HomeNewsConstitution fuelling political fights: Mudenda

Constitution fuelling political fights: Mudenda

OBERT SIAMILANDU

SPEAKER of the National Assembly Jacob Mudenda has said the Political Parties Finance Act, the Electoral Act and Constitution have deficiencies as they do not effectively deal with political squabbles such as those between the two MDC formations.

Currently, the MDC-T and the MDC Alliance are embroiled in a fight for the party name, where MDC-T leader Douglas Mwonzora is angling to use Nelson Chamisa’s MDC Alliance party name during elections.

In May, government extended $7,5 million which was due to the MDC Alliance under the Political Parties (Finances) Act to the MDC-T which only managed to garner two seats on proportional representation in the 2018 elections.

“The case of MDC formations contestations is in part a result of our definition of a political party in the Constitution. Our Constitution merely defines a political party as a political organisation. We cannot clearly say whether the MDC Alliance is a political party,” Mudenda said at the weekend in Kariba while addressing a workshop by the Parliamentary Legal Committee and the Law Development Commission on legislative review.

“There is a lot of work which needs to be ironed out there. South Africa has done a great deal in dealing with such matters. Their supreme law of the land, their Constitution, has tried in a way to provide a better definition in terms of having a party constitution and a physical address. That avoids parties that come on board, say six months before an election and we recognise those as a political party. It causes some fly-by-night parties to come into existence,” he said.

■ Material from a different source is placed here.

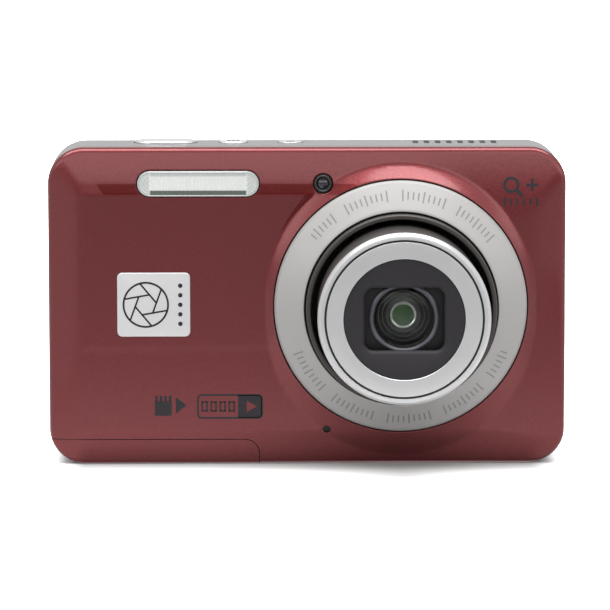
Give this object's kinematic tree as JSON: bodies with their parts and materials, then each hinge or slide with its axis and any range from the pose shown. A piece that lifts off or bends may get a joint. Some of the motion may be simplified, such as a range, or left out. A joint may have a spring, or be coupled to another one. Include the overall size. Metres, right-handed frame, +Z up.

Mudenda said section 129(1)(k) on recalls of MPs from Parliament was another mess which needed to be attended to. “There are lots of court cases as a result. Suffice to mention, the constitution of a political party must comply with the supreme law,” he said.

On the issue of gender parity in political parties, Mudenda said:  “If I had the power, I would say any party that does not have gender parity in their constitution would not be registered, neither will it be recognised. As Speaker of the House, I chair and reserve my personal opinion on these things. I would not allow a party that does not allow gender parity at all. I expect committees to deal with these issues.”